A mistrial was declared when the jury was unable to reach a verdict. Oakes was tried a second time in September 1985. Prior to the verdict, a grand jury indicted Oakes for perjury for testifying at the first trial and denying that he killed Goulding.
At his second murder trial, the detectives again testified that Oakes had confessed to stabbing Goulding and denied that they mistreated Oakes. Oakes presented his alibi defense again, denied committing the murder and claimed that the officers had abused him during the interrogation.
In September 1985, the jury convicted Oakes and he was sentenced to 25 years to life in prison.
At that time, the prosecution moved to dismiss the perjury charge. While that motion was pending, two other Jefferson County Sheriff’s Office detectives, David Steyer and Richard Burns, gave sworn statements that Simser and Cooke admitted beating and abusing Oakes.
In his statement, Steyer said under oath that Simser told him about a “night of terror” when he and Cooke “scared the hell out of Oakes.” According to Steyer, Simser said they fired a gun three times near Oakes’ ear, pointed it at him and threatened to pull the trigger, and they beat Oakes. Steyer said Cooke gave a similar account of the shooting and beating in a separate conversation.

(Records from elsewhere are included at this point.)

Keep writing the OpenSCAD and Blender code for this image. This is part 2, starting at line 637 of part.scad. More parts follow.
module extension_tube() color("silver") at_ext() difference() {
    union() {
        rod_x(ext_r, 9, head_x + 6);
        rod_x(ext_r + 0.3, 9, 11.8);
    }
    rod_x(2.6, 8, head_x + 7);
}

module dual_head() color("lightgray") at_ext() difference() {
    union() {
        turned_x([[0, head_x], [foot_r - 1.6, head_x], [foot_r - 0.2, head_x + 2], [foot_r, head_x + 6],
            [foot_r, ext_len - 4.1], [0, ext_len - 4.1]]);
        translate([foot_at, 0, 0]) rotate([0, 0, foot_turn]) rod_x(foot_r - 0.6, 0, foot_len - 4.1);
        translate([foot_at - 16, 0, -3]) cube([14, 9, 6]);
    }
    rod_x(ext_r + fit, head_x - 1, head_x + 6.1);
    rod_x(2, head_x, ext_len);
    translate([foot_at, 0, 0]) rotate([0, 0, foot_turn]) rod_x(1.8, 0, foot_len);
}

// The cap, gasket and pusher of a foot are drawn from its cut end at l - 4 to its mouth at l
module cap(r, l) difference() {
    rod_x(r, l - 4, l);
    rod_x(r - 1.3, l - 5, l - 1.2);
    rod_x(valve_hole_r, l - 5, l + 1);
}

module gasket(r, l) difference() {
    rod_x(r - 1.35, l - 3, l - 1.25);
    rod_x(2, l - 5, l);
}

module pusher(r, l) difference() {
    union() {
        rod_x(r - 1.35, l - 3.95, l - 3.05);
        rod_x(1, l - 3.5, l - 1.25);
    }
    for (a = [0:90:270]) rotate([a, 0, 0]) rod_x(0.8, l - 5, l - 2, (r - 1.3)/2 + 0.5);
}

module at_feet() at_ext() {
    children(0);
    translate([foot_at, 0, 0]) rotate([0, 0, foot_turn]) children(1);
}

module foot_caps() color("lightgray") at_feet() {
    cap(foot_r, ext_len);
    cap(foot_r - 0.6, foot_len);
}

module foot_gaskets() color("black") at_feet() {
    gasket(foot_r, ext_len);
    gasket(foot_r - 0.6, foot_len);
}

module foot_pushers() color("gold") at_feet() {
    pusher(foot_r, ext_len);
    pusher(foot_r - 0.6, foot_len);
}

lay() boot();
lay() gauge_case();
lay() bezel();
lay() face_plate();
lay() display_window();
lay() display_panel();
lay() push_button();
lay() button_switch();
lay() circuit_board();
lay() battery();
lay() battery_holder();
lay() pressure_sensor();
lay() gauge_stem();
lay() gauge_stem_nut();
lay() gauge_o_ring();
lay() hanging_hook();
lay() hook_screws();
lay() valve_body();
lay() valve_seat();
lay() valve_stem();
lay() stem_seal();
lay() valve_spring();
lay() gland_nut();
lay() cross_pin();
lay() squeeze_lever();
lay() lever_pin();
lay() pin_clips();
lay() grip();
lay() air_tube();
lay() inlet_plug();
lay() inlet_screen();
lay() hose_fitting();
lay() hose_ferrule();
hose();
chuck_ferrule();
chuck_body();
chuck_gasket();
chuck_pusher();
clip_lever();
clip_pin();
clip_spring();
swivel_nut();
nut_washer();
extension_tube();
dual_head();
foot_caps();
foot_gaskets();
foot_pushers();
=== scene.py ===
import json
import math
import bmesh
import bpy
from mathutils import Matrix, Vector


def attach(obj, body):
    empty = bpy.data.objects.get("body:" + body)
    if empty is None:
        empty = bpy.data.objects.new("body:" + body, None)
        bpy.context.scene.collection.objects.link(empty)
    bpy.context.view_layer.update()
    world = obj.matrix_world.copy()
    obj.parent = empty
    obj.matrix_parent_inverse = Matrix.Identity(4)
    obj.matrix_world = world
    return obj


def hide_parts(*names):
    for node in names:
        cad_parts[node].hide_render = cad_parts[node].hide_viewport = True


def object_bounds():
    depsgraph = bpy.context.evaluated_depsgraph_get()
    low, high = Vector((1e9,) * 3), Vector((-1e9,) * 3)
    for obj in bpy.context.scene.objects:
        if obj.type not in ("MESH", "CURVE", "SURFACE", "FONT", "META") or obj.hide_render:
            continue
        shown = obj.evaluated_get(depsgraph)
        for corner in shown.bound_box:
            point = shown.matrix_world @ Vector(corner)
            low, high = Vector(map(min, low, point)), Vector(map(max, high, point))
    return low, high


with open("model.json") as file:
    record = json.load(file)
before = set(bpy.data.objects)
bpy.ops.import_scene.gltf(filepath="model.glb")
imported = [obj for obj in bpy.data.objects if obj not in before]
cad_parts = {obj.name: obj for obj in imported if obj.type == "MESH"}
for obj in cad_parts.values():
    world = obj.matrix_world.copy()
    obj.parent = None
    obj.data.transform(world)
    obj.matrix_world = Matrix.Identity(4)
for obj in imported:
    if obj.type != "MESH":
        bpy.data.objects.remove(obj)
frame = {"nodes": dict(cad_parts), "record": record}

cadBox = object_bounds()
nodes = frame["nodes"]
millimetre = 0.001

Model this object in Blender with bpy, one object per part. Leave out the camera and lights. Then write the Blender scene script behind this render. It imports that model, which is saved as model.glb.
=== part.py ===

In 1986, when Steyer learned that acting Sheriff Franklyn Gowing was considering promoting Simser to the position of undersheriff, Steyer told Gowing about the statements of Simser and Cooke. Gowing notified the District Attorney and Burns executed a sworn statement saying that Simser and Cooke had admitted to the shooting and beating.
In May 1986, Gowing filed disciplinary charges against Steyer and Burns accusing them of failing to report crimes by fellow officers. Both ultimately were fired from the sheriff’s department.

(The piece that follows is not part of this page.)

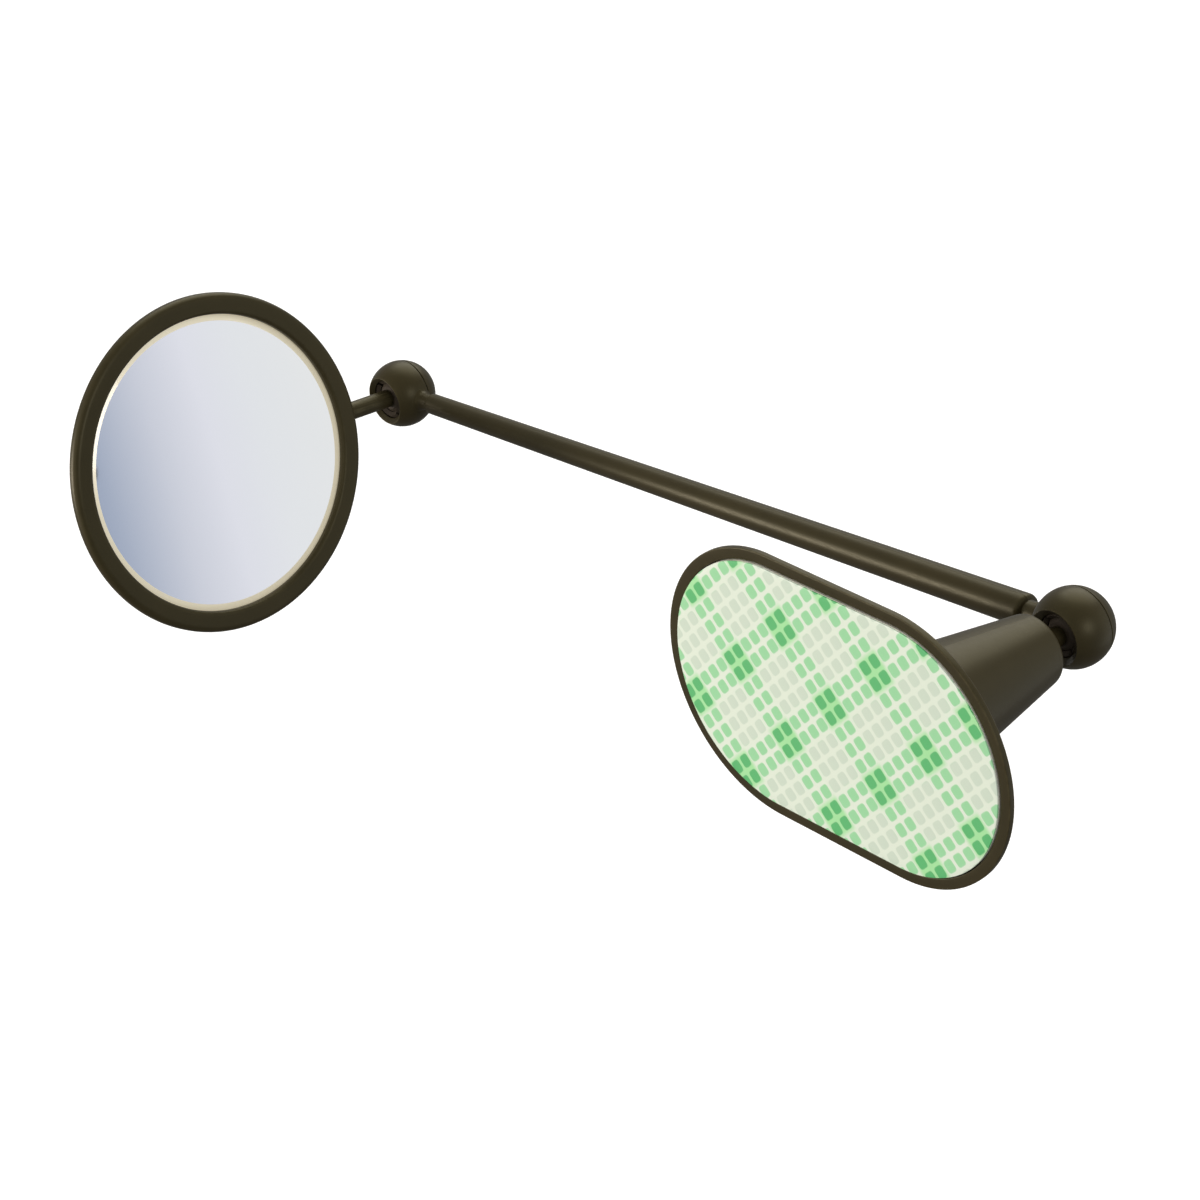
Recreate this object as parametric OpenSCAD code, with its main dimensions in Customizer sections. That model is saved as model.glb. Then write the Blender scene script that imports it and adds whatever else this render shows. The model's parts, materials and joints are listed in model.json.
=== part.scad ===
// Stick-on helmet mirror: a round mirror on a tapered arm, with a ball joint at each end.
// Frame: the origin is the centre of the release liner's outer face. +X runs along the pad
// towards the end that carries the post, +Y points out along the post, +Z points up.

/* [Adhesive pad] */
// Length of the foam tape and its liner, tip to tip
pad_length = 41; // [34:0.5:52]
// Width of the foam tape, a one inch tape
pad_width = 25.4; // [20:0.1:32]
// Thickness of the paper release liner
liner_thick = 0.15; // [0.1:0.05:0.3]
// Thickness of the foam tape
foam_thick = 0.8; // [0.6:0.1:1.6]
// How far the foam stands proud of the rim round it
foam_proud = 0.05; // [0:0.05:0.3]

/* [Base plate and post] */
// Width of the plate's rim round the tape
rim_width = 1.15; // [0.8:0.05:2.5]
// Thickness of the plate behind the tape
floor_thick = 0.9; // [0.8:0.1:2]
// Height of the rim's straight side
rim_height = 0.6; // [0.4:0.05:0.9]
// Distance that the plate's back slopes in from the rim
plate_slope = 1.4; // [0.8:0.1:1.8]
// Distance of the post from the pad's centre
post_offset = 5.65; // [0:0.05:8]
// Radius of the post where it meets the plate
post_foot_r = 6.7; // [6:0.1:9]
// Radius of the post at its outer end
post_tip_r = 3.7; // [2.8:0.1:4]
// Rounding of the post's outer end
post_round = 0.8; // [0.3:0.1:1.2]
// Height of the post above the plate
post_height = 19.45; // [14:0.05:30]
// Wall thickness of the hollow post
post_wall = 1.2; // [1:0.1:2]

/* [Ball joints] */
// Height of the base ball's centre above the post's end
ball_stand_off = 5; // [4.3:0.1:7]
// Radius of both balls
ball_r = 2.35; // [2.2:0.05:2.4]
// Gap between the ball, the cup and the socket
ball_gap = 0.1; // [0.05:0.01:0.1]
// Wall thickness of the friction cups
cup_wall = 0.5; // [0.4:0.05:0.55]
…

After Gowing began disciplinary proceedings against Steyer and Burns, Oakes’ defense attorneys asked for the appointment of a special prosecutor. In June 1986, Governor Mario Cuomo asked state Attorney General Robert Abrams to investigate the claims that the officers lied at Oakes’ trial to cover up their mistreatment of him and the coercion of a false confession.
Oakes waived immunity and testified before the grand jury that was empaneled to investigate the statements by Steyer and Burns. Ultimately, the grand jury found insufficient evidence to indict Cooke or Simser for their conduct in the Oakes interrogation, and instead indicted Oakes, Steyer and Burns on charges of perjury.

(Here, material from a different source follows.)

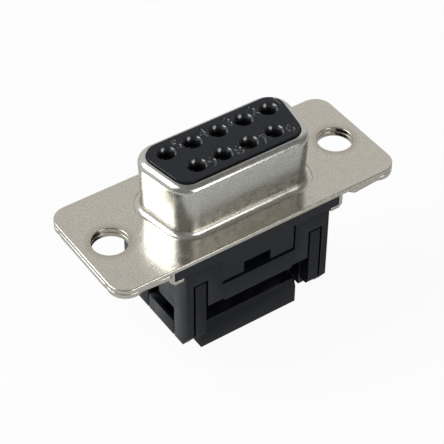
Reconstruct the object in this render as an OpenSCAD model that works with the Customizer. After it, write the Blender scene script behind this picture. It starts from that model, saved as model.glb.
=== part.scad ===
// Nine-way D-subminiature socket connector for flat ribbon cable.
// The origin is on the front face of the flange, midway between the two mounting
// holes. +Z is the mating direction, +X runs along the flange towards contact 1
// and +Y points to the row of five sockets.

/* [Flange] */
// Length of the flange
flange_l = 30.8; // [29.5:0.1:37]
// Width of the flange
flange_w = 12.5; // [12.2:0.1:15]
// Radius of the flange corners
flange_corner_r = 2.5; // [1:0.1:3]
// Thickness of the steel sheet
sheet_t = 0.5; // [0.35:0.05:0.6]
// Distance between the mounting holes
hole_spacing = 24.99; // [24.2:0.01:26]
// Diameter of the mounting holes
hole_d = 3.4; // [2.8:0.1:4]

/* [Shroud] */
// Height of the shroud above the flange
shroud_h = 5.7; // [5:0.1:8]
// Wall of the drawn shroud
shroud_wall = 0.4; // [0.37:0.01:0.45]
// Draft of the drawn wall in degrees
shroud_draft = 0.5; // [0:0.5:2]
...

In May 1997, a jury convicted Oakes of six counts of perjury. Steyer and Burns were acquitted in a separate trial.
On December 21, 1990, the New York State Supreme Court Appellate Division reversed and vacated Oakes’ murder conviction and dismissed the indictment. The court held that the prosecution had failed to meet its burden of disproving Oakes’ alibi defense beyond a reasonable doubt.
The court ruled, “The mere possibility that defendant could have managed to get out of the locked house, gone from Watertown to Cape Vincent without benefit of an automobile, and returned without waking his landlady…is, in our view, insufficient to disprove defendant's alibi defense beyond a reasonable doubt.”
That same day, the Appellate Division reversed Oakes’ perjury conviction. The panel of judges, which included two judges who ruled on the murder case reversal, held that the trial judge had erred by refusing to allow Oakes’ defense lawyer to call a psychiatrist to testify that Oakes had a low IQ and was susceptible to being led by authority figures. Oakes’ lawyer had contended that the testimony was relevant to whether Oakes possessed the requisite specific intent to knowingly and willfully give false testimony.
The prosecution had objected because Oakes’ defense lawyer failed to give the prosecution sufficient notice of the intention to call a psychiatrist. The judge agreed the notice was late and barred the psychiatrist from testifying. The Appellate Division held that although the notification was late, the psychiatrist’s testimony was “crucial to the defense” because it may have explained why some of Oakes’ allegedly perjurious statements “failed to reflect reality” and “would have been relevant concerning (Oakes’) ability to comprehend the line between fact and fiction.”
One month later, in January 1991, Oakes was released on bond pending a retrial on the perjury charges. The Jefferson County District Attorney dismissed the charges in January 1992.
Oakes later filed a federal civil rights lawsuit that was settled for an undisclosed amount. He also filed a claim with the New York Court of Claims, but it was denied.